Функция этого культурного механизма состоит в сбое логической парадигмы, который бывает то более, то менее решительным. Это может быть временное прерывание привычных логических связей ради их же дальнейшего укрепления, подтверждения. Таковы зачастую шуты и юродивые литературной традиции: нарушена нравственная норма, имеющая ясные логические очертания, и ради ее восстановления (а не изменения) нужно временно выбить все логические основания, ввести «другую» логику или даже антилогику — ради того, чтобы вернуться прежней, нарушенной.
Это может быть переструктурирование парадигмы. Такова арзамасская галиматья. Теснейше связанная с арзамасскими принципами пародирования, она возникла по ходу полемики с шишковистами, ведшейся во имя смены одного нормативного сознания другим, нормативным же. Арзамасская эстетика предполагает тончайшую дифференциацию жанров, при которой смеховые эффекты извлекаются из малейших признаков жанрового смешения и несоответствия. Арзамасская галиматья опрокидывает парадигму, но ею же она и держится, ибо вне парадигмального сознания она теряет свою функциональную предназначенность.

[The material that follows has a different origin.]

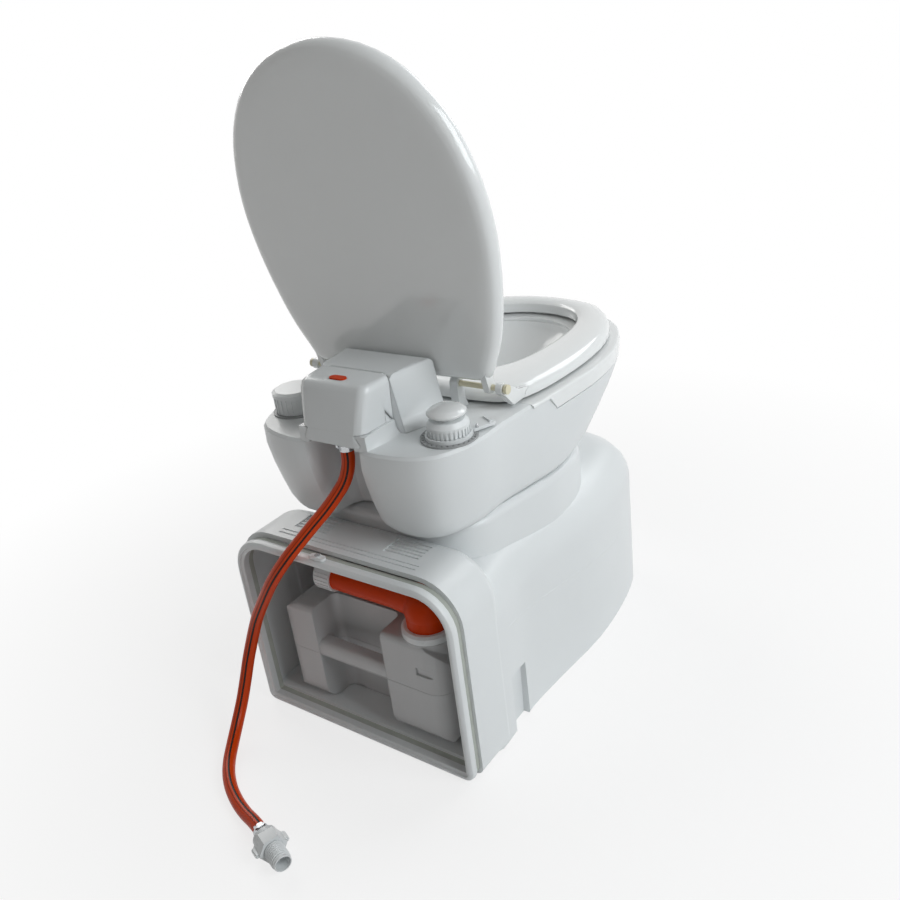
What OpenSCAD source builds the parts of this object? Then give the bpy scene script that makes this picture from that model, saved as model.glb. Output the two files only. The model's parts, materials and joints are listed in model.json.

Существенно, что «Арзамас» был учрежден во имя полемики, что его активность напрямую определялась активностью «Беседы», что он был ориентирован, таким образом, на «другого». Не случайно «Арзамас» ненадолго пережил «Беседу»: его победа и его гибель были связаны между собой. Он существовал в точке перехода между одной и другой нормативной эстетикой, и только в этой пограничной, переходной ситуации была востребована арзамасская галиматья. Она еще долго потом продолжала жить — в письмах Жуковского, например, — но уже как самоцитация стиля, как ностальгическое воспоминание об ушедшей молодости.